Experimental results show that the CTSA-DeepLabV3+ model achieved an overall accuracy (OA) of 96.21%, a mean intersection over union (MIoU) of 89.22%, and precision, recall, and F1 scores of 92.56%, 90.12%, and 91.23%, respectively. Compared with five representative baseline models (FCN, U-Net, PSPNet, DeepLabV3+, and UperNet-Swin Transformer), the proposed model consistently outperformed them in all accuracy metrics. Moreover, the model demonstrated strong capability in classifying complex and heterogeneous urban green spaces, accurately distinguishing between multiple vegetation types such as evergreen trees, deciduous trees, and grasslands, thus substantially improving multi-class discrimination.

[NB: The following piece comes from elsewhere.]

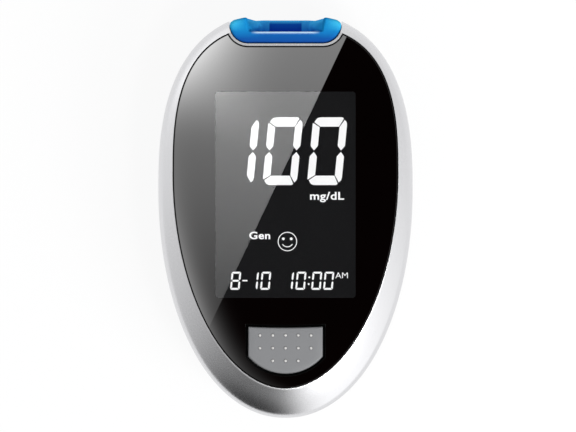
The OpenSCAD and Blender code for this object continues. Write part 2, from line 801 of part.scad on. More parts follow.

Although the introduction of attention modules led to a slight increase in computational complexity and inference time, this trade-off resulted in better classification accuracy, stronger fine-grained feature extraction, and improved boundary delineation, while still maintaining relatively high inference efficiency. These advantages make the model well-suited for high-resolution remote sensing image analysis. Furthermore, validation in a geographically distinct test area—urban Nanjing—confirmed that the model retained high classification accuracy and boundary recovery performance, further demonstrating its strong regional generalization ability.
However, the current model remains sensitive to the quality of remote sensing imagery, and low-quality inputs may adversely affect classification accuracy. Future research will consider integrating multi-source remote sensing data to enhance the model’s robustness under varying data conditions. In addition, incorporating richer auxiliary feature information into the deep learning framework is planned to further advance urban green space classification toward greater precision and intelligence.